Advantages of Sankey Diagrams

  1. Proportional Clarity:
    The width of flows conveys proportional quantities, making comparisons intuitive.

  2. Complex Data Simplified:
    Sankey diagrams simplify the visualization of multi-stage processes or systems with multiple flows.

  3. Identifies Key Pathways:
    Helps focus attention on significant flows or bottlenecks, such as energy losses or high expenses.

  4. Visually Engaging:
    The combination of proportional flows and color coding makes Sankey diagrams appealing and easy to interpret.


Limitations of Sankey Diagrams

  1. Data Complexity:
    If the data has too many nodes or flows, the diagram can become cluttered and hard to read.

  2. Lack of Time Representation:
    Sankey diagrams are static and do not show changes over time.

  3. Requires Accurate Data:
    Proportional flows rely on precise quantities; inaccuracies can mislead viewers.

  4. Limited Categories:
    Works best with a manageable number of categories.

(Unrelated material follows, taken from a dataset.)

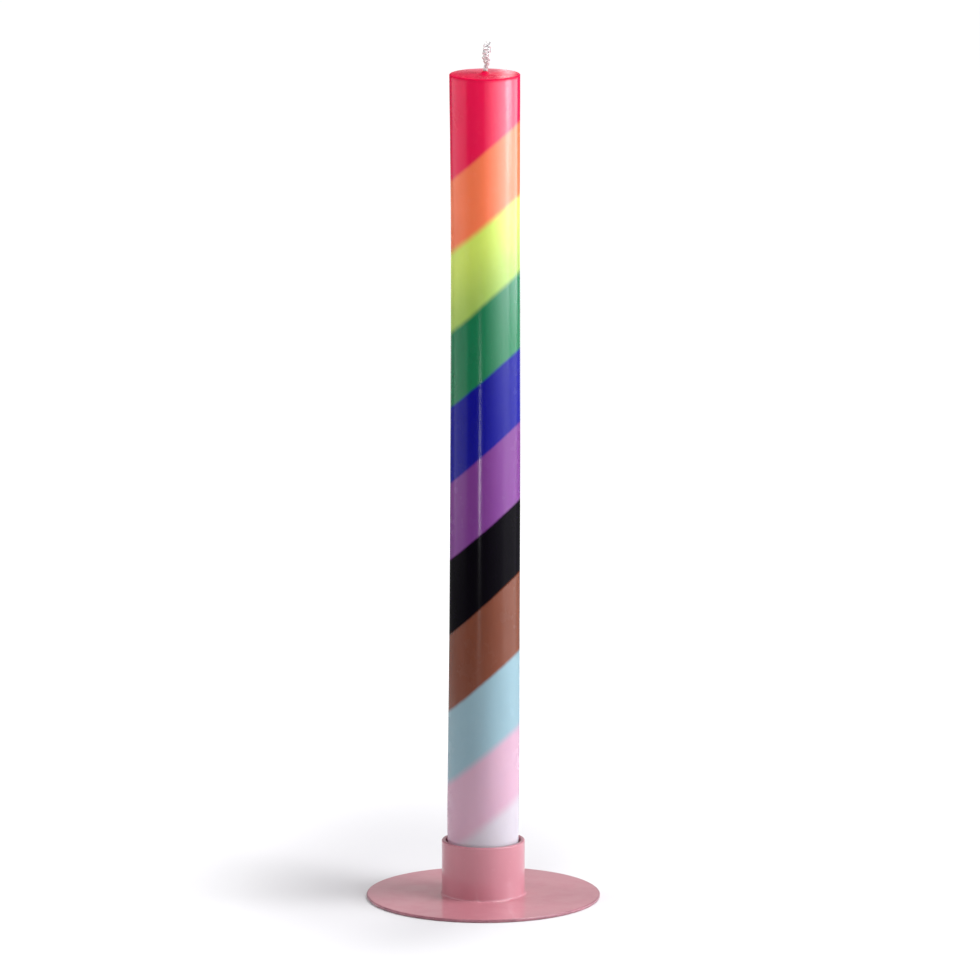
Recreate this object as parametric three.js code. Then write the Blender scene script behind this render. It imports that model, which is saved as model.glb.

Overuse of nodes and links can overwhelm the audience.


Best Practices for Using Sankey Diagrams

  1. Simplify Where Possible:
    Focus on the most relevant flows and combine smaller, less significant flows into an “Other” category if necessary.

  2. Color Consistency:
    Use consistent colors for categories or types of flows to avoid confusion.

  3. Add Context:
    Include labels, legends, and annotations to ensure the audience understands the diagram’s meaning.

  4. Use for Comparisons:
    Highlight areas of inefficiency, such as large resource losses, or showcase opportunities for optimization.